WHAT TO DO — Your task is to filter the data below down to the lines holding "from".

PROVIDED MATERIAL —

────

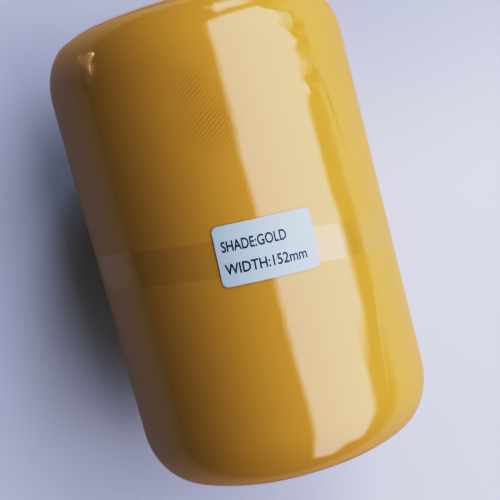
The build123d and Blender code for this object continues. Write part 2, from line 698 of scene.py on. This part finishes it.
# %% Mix the clear finishes
glancing_share = 0.25
wave_size = 6 * MM
smudge_size = 18 * MM
fold_size = 0.5 * MM
fold_height = 1.0 * MM


def clear_bumps(tree, grain_size, grain_depth, wave_depth, crinkles):
    """Surface direction of a clear plastic: fine grain, long waves and small folds."""
    grain = cloudy(tree, unrolled_place(tree), grain_size, detail=0.0)
    waves = cloudy(tree, unrolled_place(tree, scale=(1, 0.35, 1)), wave_size, detail=0.0)
    folds = cloudy(tree, unrolled_place(tree, turn=0.5, scale=(1, 0.45, 1)), fold_size, detail=1.0)
    folds = arithmetic(tree, "MULTIPLY", folds, patches(tree, crinkles))
    grainy = bumpy(tree, grain, grain_depth)
    wavy = bumpy(tree, waves, wave_depth, over=grainy)
    return bumpy(tree, folds, fold_height, over=wavy)


def mirror_amount(tree, surface, ior, most):
    """How much of the light is mirrored. The inside of the film mirrors nothing."""
    head_on = ((ior - 1) / (ior + 1)) ** 2
    fresnel = step(tree, "ShaderNodeFresnel", IOR=ior, Normal=surface).outputs[0]
    growth = arithmetic(tree, "SUBTRACT", fresnel, head_on)
    softened = arithmetic(tree, "MULTIPLY", growth, glancing_share)
    mirrored = arithmetic(tree, "MINIMUM", arithmetic(tree, "ADD", softened, head_on), most)
    inside = step(tree, "ShaderNodeNewGeometry").outputs["Backfacing"]
    return arithmetic(tree, "MULTIPLY", mirrored, arithmetic(tree, "SUBTRACT", 1.0, inside))


def clear_finish(name, tint, mirror_tint, roughness, ior, most, **bumps):
    """Thin clear plastic that mirrors at most this share of the light."""
    finish, tree = new_finish(name)
    surface = clear_bumps(tree, **bumps)
    smudge = step(
        tree,
        "ShaderNodeMapRange",
        Value=cloudy(tree, unrolled_place(tree), smudge_size),
        To_Min=roughness,
        To_Max=1.6 * roughness,
    ).outputs[0]
    mirror = step(
        tree,
        "ShaderNodeBsdfAnisotropic",
        Color=mirror_tint,
        Roughness=smudge,
        Normal=surface,
    )
    through = step(tree, "ShaderNodeBsdfTransparent", Color=tint)
    both = step(tree, "ShaderNodeMixShader", i0=mirror_amount(tree, surface, ior, most))
    tree.links.new(through.outputs[0], both.inputs[1])
    tree.links.new(mirror.outputs[0], both.inputs[2])
    close(tree, both.outputs[0])
    return finish


# Patches of small folds: place round and along the roll, reach and strength.
film_crinkles = (
    (-36.0 * MM, 65.5 * MM, 5.0 * MM, 0.50),
    (-33.0 * MM, 60.0 * MM, 4.0 * MM, 0.50),
    (30.0 * MM, 61.0 * MM, 7.0 * MM, 0.18),
    (34.0 * MM, 48.0 * MM, 6.0 * MM, 0.22),
)
film_clear = clear_finish(
    "clear_film",
    tint=(0.985, 0.985, 0.99, 1),
    mirror_tint=(1.0, 0.87, 0.98, 1),
    roughness=0.05,
    ior=1.77,
    most=0.24,
    grain_size=0.5 * MM,
    grain_depth=0.022 * MM,
    wave_depth=0.03 * MM,
    crinkles=film_crinkles,
)
tape_clear = clear_finish(
    "clear_tape",
    tint=(0.98, 0.98, 0.96, 1),
    mirror_tint=(1.0, 1.0, 0.72, 1),
    roughness=0.10,
    ior=1.65,
    most=0.062,
    grain_size=0.4 * MM,
    grain_depth=0.004 * MM,
    wave_depth=0.02 * MM,
    crinkles=(),
)

# %% [markdown]
# ## The closing tape
#
# One strip of clear tape goes round the middle of the roll and its ends overlap. It
# was wound on by hand, so its loop leans: seen from the side it wanders a few
# millimetres along the roll and comes back. A short flat line is spun a little past a
# full turn, climbs by the tape's thickness where it overlaps, and is then sheared
# along the roll by the sine of the angle.

# %% Wrap the tape
tape_width = 11.0 * MM
tape_middle = (tape_low.y + tape_high.y) / 2
tape_wander = (tape_high.y - tape_low.y - tape_width) / 2
tape_cross = radians(30)        # where the leaning loop crosses its middle
tape_start = radians(-160)
tape_sweep = radians(372)       # a little past a full turn, so the ends overlap
tape_lift = 0.04 * MM           # over the last turn
tape_rise = 0.05 * MM           # more at the overlap
tape_cuts = 8                   # across its width
tape_steps = 240                # round its loop

tape_radius = roll_radius - turn_inset + tape_lift
tape_line = [tape_width * (count / tape_cuts - 0.5) for count in range(tape_cuts + 1)]
tape_shape = bmesh.new()
tape_verts = [tape_shape.verts.new((tape_radius, along, 0)) for along in tape_line]
tape_edges = [tape_shape.edges.new(pair) for pair in zip(tape_verts, tape_verts[1:])]
bmesh.ops.spin(
    tape_shape,
    geom=tape_verts + tape_edges,
    cent=(0, 0, 0),
    axis=(0, 1, 0),
    angle=tape_sweep,
    steps=tape_steps,
)
tape_shape.verts.index_update()
for vert in tape_shape.verts:
    share = (vert.index // len(tape_line)) / tape_steps
    angle = tape_start + tape_sweep * share
    radius = tape_radius + tape_rise * share
    wander = tape_wander * sin(angle - tape_cross)
    place = Vector((radius * sin(angle), vert.co.y + tape_middle - wander, radius * cos(angle)))
    vert.co = place + Vector((0, 0, axis_height))
face_outwards(tape_shape)
settle(tape_shape, turn_inset / 2)
closing_band = make_piece("closing_band", tape_shape)
dress(closing_band, tape_clear)
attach(closing_band, "root")
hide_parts("closing_tape")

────

TASK SOLUTION —
The build123d and Blender code for this object continues. Write part 2, from line 698 of scene.py on. This part finishes it.
# was wound on by hand, so its loop leans: seen from the side it wanders a few